Cavitation works only in fluid, and it is a fierce process, in which an object moves so quickly through water that it forces bubbles of air to materialize in its wake. “You’re getting the liquid to a point where it experiences a phase shift into a gas,” Jason Dinh, who studies marine acoustic communication at Duke University, told me. The bubbles then collapse, releasing gobs of energy, and an impulsive, firecracker-like noise. “It’s actually about the limit of intensity of a sound an animal can produce underwater,” Dinh said. Cavitation is also violent: Boat propellers that cavitate end up seriously damaged. And snapping shrimp, which deploy the maneuver to instantaneously incapacitate their prey, must molt repeatedly to keep their own tissues in fighting form.

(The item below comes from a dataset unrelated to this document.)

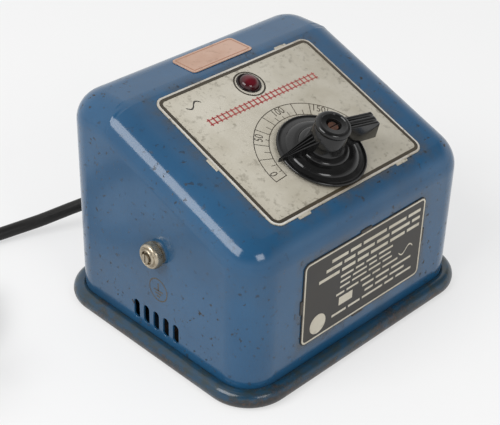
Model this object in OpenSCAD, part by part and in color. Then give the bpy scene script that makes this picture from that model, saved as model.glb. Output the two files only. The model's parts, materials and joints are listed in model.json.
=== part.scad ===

Sivuqaq’s cavitations were less catastrophic, though they did seem to noticeably callus his right flipper. Shrimp cavitate faster than walruses, but they’re also far smaller; the fact that a mammal the size of a sedan manages the feat, which requires some epic speed and precision, is at least as impressive. It’s an amazing example, said Dinh, who wasn’t involved in the study, of the extreme measures animals will take to get a message across.

Sivuqaq happily performed for both walruses and humans alike. But his most important audience was undoubtedly Uquq and Siku. Reichmuth and the keepers noticed that his clapping intensified in lockstep with his testosterone levels. From late February to May, he’d “get rowdy” and playfully pursue the females throughout the day, she told me. “I believe the clapping was in part to show what a big, strong, amazing walrus he was,” Muraco said. At his most boisterous, Sivuqaq would intersperse his coquettish claps with knocks and bells—a seductive trifecta—often sporting, according to Reichmuth, “a giant erection.”

Getting captive walruses in the mood isn’t tough; seeing reproduction through to the end very much is. Breeding troubles are an increasing concern for researchers, who worry about the fate of the world’s walruses as the global temperature climbs and their northerly ice floes ebb. Walruses are mysterious, and rare in more ways than one: The only remaining members of the family Odobenidae, they’re the sole envoys left in their lineage. They live and mate in some of the most remote and fastest-disappearing regions on the planet, and we humans still don’t have a good handle on many of their essential, life-sustaining acts.

Sivuqaq, who died of heart failure several years ago, never became a parent: Though he and Uquq conceived in 2010, their calf arrived stillborn the next spring. But Sivuqaq’s legacy lives on. Thanks to him, researchers now better understand how to collect and study walruses’ sperm, and sync their hormones in captivity. His bizarre bodily noises have been immortalized in audio and on film, which Reichmuth and Larsen are still analyzing, in hopes of better understanding two more mating sounds—his hollow, clompy knocks and echoey, percussive bells. He was a born entertainer, his keepers told me, always game to put on a show at the window that separated him from his human fans. Most of them might not have known how rare and powerful a sound they were hearing, but they were always eager to applaud right back.